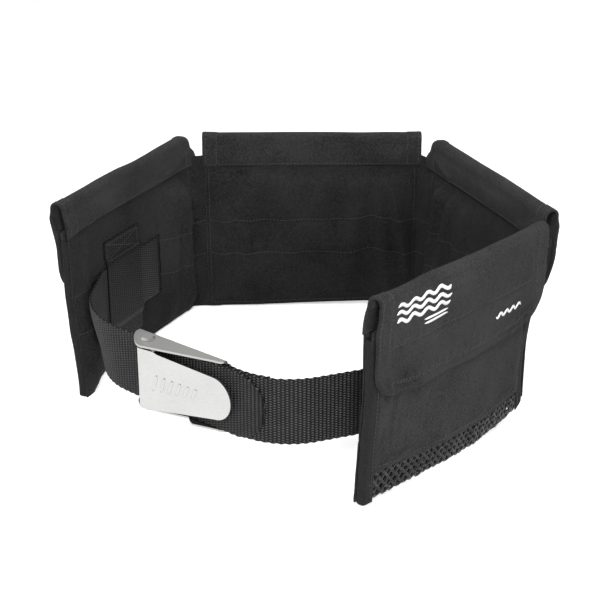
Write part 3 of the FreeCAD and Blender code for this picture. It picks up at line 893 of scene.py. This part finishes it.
def flap_sheet(name):
    """A flap with soft waves, rows that hold its tape, a hem, and ends that flare on some pockets."""
    rows, run = flap_profile()
    border = np.linspace(BORDER, 1, 9)[1:]
    shares = np.concatenate([-border[::-1], np.linspace(-BORDER, BORDER, 65), border])
    y = np.repeat(rows[None, :, 0], len(shares), axis=0)
    z = np.repeat(rows[None, :, 1], len(shares), axis=0)
    drop = np.where(rows[:, 0] == FLAP_Y, np.maximum(FLAP_BOTTOM + FLAP_CORNER - rows[:, 1], 0.0), 0.0)
    half = HALF - FLAP_CORNER + np.sqrt(np.maximum(FLAP_CORNER ** 2 - drop ** 2, 0.0))
    x = shares[:, None] * half[None, :]
    seed = 300 + 20 * POCKETS.index(name)
    outside = smooth((y - 2.0) / 6.0)
    hanging = outside * smooth((FOLD_Z - z) / 10)
    tape = bell(z, 107.0, 17.0) * smooth((80 - np.abs(x)) / 6)
    soft = (1 - tape) * hanging
    y = y + soft * (2.1 * folds(x, z, 34.0, seed) + 1.0)
    y = y + 0.3 * hanging * folds(x, z, 11.0, seed + 1)
    z = z + smooth((z - 140) / 15) * (0.7 * folds(x, 0.0, 50.0, seed + 2))
    y = y + smooth((z - 140) / 15) * 0.5 * folds(x, 0.0, 42.0, seed + 3)
    for row in TAPE_ROWS:
        valley = bell(z, row, 1.7) * hanging * smooth((79 - np.abs(x)) / 2)
        y = y - 1.0 * valley
        pucker = np.sin(x * 0.8 + 4.0 * soft_noise(x, 0.0, 18.0, seed + 4))
        pucker *= 0.5 + 0.5 * soft_noise(x, row, 30.0, seed + 5)
        y = y + 0.42 * pucker * bell(z, row + 3.5, 4.5) * hanging
    z = z - 4.0 * outside * smooth((112 - z) / 24) * smooth((84 - np.abs(x)) / 30)
    inside = (1 - outside) * smooth((152 - z) / 6)
    y = y - inside * (1.1 + 1.1 * folds(x, z, 40.0, seed + 8)) * smooth((z - HEM_Z - 1) / 6)
    crease = z - HEM_Z - 3.0 - 12.0 * np.clip((np.abs(x) - 52) / 30, 0, 2) ** 2
    ends = smooth((np.abs(x) - 50) / 8) * smooth((84 - np.abs(x)) / 4)
    y = y - inside * 1.5 * bell(crease, 0.0, 2.6) * ends
    if name in FLARED:
        side = FLARED[name]
        reach = smooth((side * x - 66) / 27)
        x = x + side * 8.0 * reach * smooth((157 - z) / 20) * (1 - outside)
        z = z - 3.0 * smooth((side * x - 80) / 14) ** 2 * smooth((z - 142) / 12)
    mid = np.stack([x, y, z], axis=-1)
    hem = 1 - smooth((half[None, :] * (1 - np.abs(shares[:, None])) - 11.0) / 0.8)
    hem = np.maximum(hem, (1 - smooth((z - FLAP_BOTTOM - 8.5) / 1.2)) * outside)
    thick = 1.15 + 0.9 * hem
    return Sheet(shares * HALF, run, put(name, mid), thick)


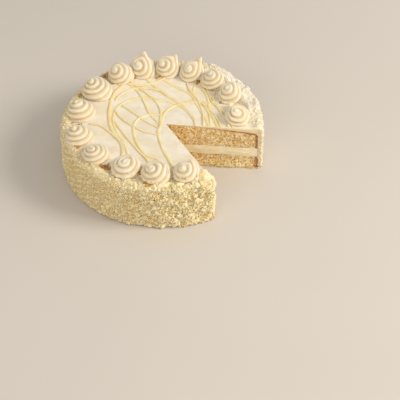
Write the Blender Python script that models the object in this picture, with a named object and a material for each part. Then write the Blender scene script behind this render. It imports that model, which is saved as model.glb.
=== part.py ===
# A round vanilla layer cake with one wedge cut out of it, at its real size in metres, +Z up.
# The origin is on the table, under the middle of the round cake. The wedge opens towards +X and -Y.
# Two sponge layers hold a cream filling between them. An icing coat covers the top and the side.
# Cream is drizzled in loops over the top, and cake crumbs are pressed into the side.
# A ring of piped rosettes stands on the rim.

import math

import bmesh
import bpy
import numpy as np
from mathutils import Matrix, Vector, geometry

# Heights above the table
BOTTOM_SPONGE_TOP = 0.0148
FILLING_TOP = 0.0277
TOP_SPONGE_EDGE = 0.0490  # the upper sponge at its baked edge
SPONGE_DOME = 0.0066  # how much higher it has risen in the middle
ICING_TOP = 0.0570
COAT_FOOT = 0.0006  # the coat hangs just clear of the table

# Radii about the Z axis
BOTTOM_SPONGE_RADIUS = 0.1125
FILLING_RADIUS = 0.1122
TOP_SPONGE_RADIUS = 0.1115
SPONGE_EDGE_ROUND = 0.0030
COAT_RADIUS = 0.1168  # mean face of the iced side, under the crumbs
COAT_EDGE_ROUND = 0.0035
COAT_RELIEF = 0.0012  # fine crumbs make its face rough
FULL_RADIUS = 0.1200  # over the outermost crumb
GAP = 0.0003  # between pieces that touch

# The wedge that was taken out: its tip, and the directions of the two cuts
WEDGE_TIP = Vector((0.0040, -0.0025))
CUT_A = math.radians(-5.6)
CUT_B = math.radians(-61.0 + 360.0)
CUT_RELIEF = 0.0004  # open crumb on a cut face
CREAM_RELIEF = 0.0003
FOOT_BULGE = 0.0040  # the lower sponge spreads at its foot, where the knife pressed
FOOT_BULGE_HEIGHT = 0.0090

# Facets
SPONGE_RIM_STEPS = 40
CUT_STEPS = 14
COAT_STEPS = 92
COAT_ROWS = 8
DOME_RINGS = (0.030, 0.060, 0.090)

# Drizzled cream: a strand is a flattened bead
STRAND_WIDTH = 0.0031
STRAND_HEIGHT = 0.0013
STRAND_ROOT = 0.0005
STRAND_STEP = 0.0085
STRAND_CLEARANCE = 0.0008

# Each strand runs through these points on the top, in millimetres
STRANDS = (
    ((-33, -72), (-37, -59), (-43, -37), (-54, -12), (-57, 12), (-49, 34), (-24, 45), (4, 38), (25, 25), (37, 4), (38, -20)),
    ((-24, 92), (-19, 80), (-12, 69), (2, 52), (18, 36), (31, 18), (38, 0), (40, -20)),
    ((-14, 96), (-2, 82), (12, 68), (31, 53), (39, 36), (46, 18), (53, -2), (56, -20)),
    ((40, 86), (38, 72), (36, 48), (47, 32), (55, 14), (56, -20)),
    ((38, 82), (46, 66), (53, 45), (55, 25), (61, 4), (68, -20)),
    ((46, 38), (60, 32), (69, 22), (80, 8)),
    ((46, 38), (33, 37), (14, 30), (3, 18), (-1, 0), (-4, -20), (1, -46), (9, -66), (14, -80)),
    ((0, 13), (-13, 14), (-28, 6), (-33, -12), (-28, -38), (-17, -58), (-4, -66), (4, -84)),
    ((-50, 82), (-38, 68), (-30, 57), (-22, 38), (-15, 16), (-4, -2)),
    ((-44, 80), (-33, 68), (-22, 56), (-8, 38), (-2, 18), (-3, -12)),
    ((-40, 84), (-48, 70), (-58, 52), (-62, 26), (-61, 0), (-53, -24), (-45, -42), (-44, -62), (-50, -78)),
    ((-86, -3), (-71, -7), (-57, -22), (-46, -38), (-42, -54)),
    ((-48, 30), (-37, 20), (-20, 2), (-5, -10)),
    ((-56, 22), (-47, 6), (-33, -8), (-20, -17), (-4, -23)),
    ((-55, 0), (-49, -11), (-38, -31), (-24, -54), (-16, -66), (-10, -84)),
    ((-56, 40), (-48, 53), (-30, 63), (-8, 60), (8, 47)),
    ((-66, 66), (-48, 73), (-28, 68), (-10, 74), (8, 88)),
)

# Crumbs that stand out of the coat
CRUMB_COUNT = 70
CRUMB_SIZES = (0.0028, 0.0044)
CRUMB_FLATNESS = 0.75
RIM_CRUMB_COUNT = 22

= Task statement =
Above are the records. Print exactly, and only, the lines from the line with "Write the Blender Python" to the line with "COAT_FOOT = 0.0006", both inclusive.

= Result of the exercise =
Write the Blender Python script that models the object in this picture, with a named object and a material for each part. Then write the Blender scene script behind this render. It imports that model, which is saved as model.glb.
=== part.py ===
# A round vanilla layer cake with one wedge cut out of it, at its real size in metres, +Z up.
# The origin is on the table, under the middle of the round cake. The wedge opens towards +X and -Y.
# Two sponge layers hold a cream filling between them. An icing coat covers the top and the side.
# Cream is drizzled in loops over the top, and cake crumbs are pressed into the side.
# A ring of piped rosettes stands on the rim.

import math

import bmesh
import bpy
import numpy as np
from mathutils import Matrix, Vector, geometry

# Heights above the table
BOTTOM_SPONGE_TOP = 0.0148
FILLING_TOP = 0.0277
TOP_SPONGE_EDGE = 0.0490  # the upper sponge at its baked edge
SPONGE_DOME = 0.0066  # how much higher it has risen in the middle
ICING_TOP = 0.0570
COAT_FOOT = 0.0006  # the coat hangs just clear of the table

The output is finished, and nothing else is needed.